PARIS: The Middle East war has raised fears for the safety of priceless masterpieces on loan from France to the Louvre Abu Dhabi, the museum’s only foreign branch.
The Abu Dhabi museum, which opened in 2017, has so far escaped damage from nearly 1,800 Iranian drone and missile strikes launched since the conflict erupted on Feb. 28.
However, concerns are mounting in France. “The works must be removed,” said Didier Selles, who helped broker the original agreement between France and the UAE.
French journal La Tribune de l’Art echoed that alarm. “The Louvre’s works in Abu Dhabi must be secured!” it said.
France’s culture ministry said French authorities were “in close and regular contact with the authorities of the UAE to ensure the protection of the works loaned by France.”

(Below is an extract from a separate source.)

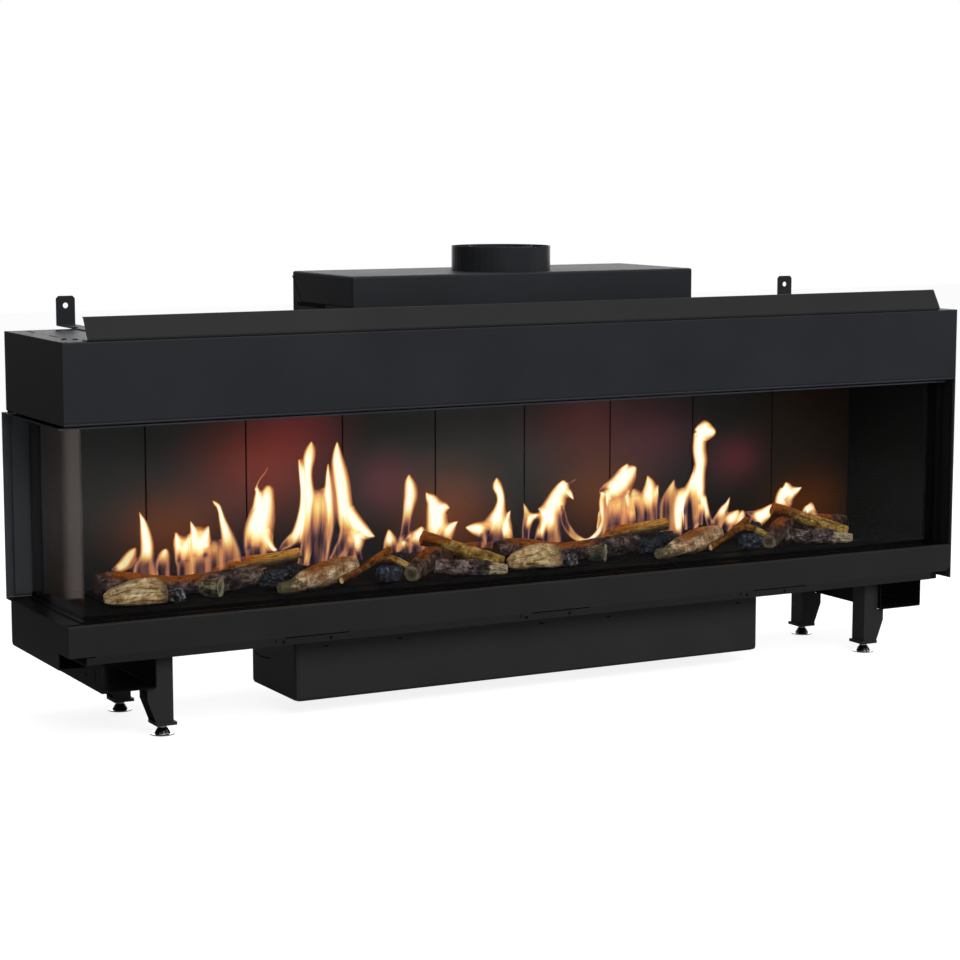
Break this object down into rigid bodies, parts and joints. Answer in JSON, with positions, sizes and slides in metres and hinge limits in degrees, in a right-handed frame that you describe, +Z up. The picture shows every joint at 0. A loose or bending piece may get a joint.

Under the agreement with the UAE, France agreed to provide expertise, lend works of art and organize exhibitions, in return for €1 billion, including €400 million for licensing the use of the Louvre name. The deal was extended in 2021 to 2047 for an additional €165 million.
Works on loan include paintings by Rembrandt and Chardin, Classical statues of Isis, Roman sarcophagi and Islamic masterpieces: such as the Pyxis of Al-Mughira.

A Louvre Abu Dhabi source said the museum was designed to protect collections from both security threats and natural disasters.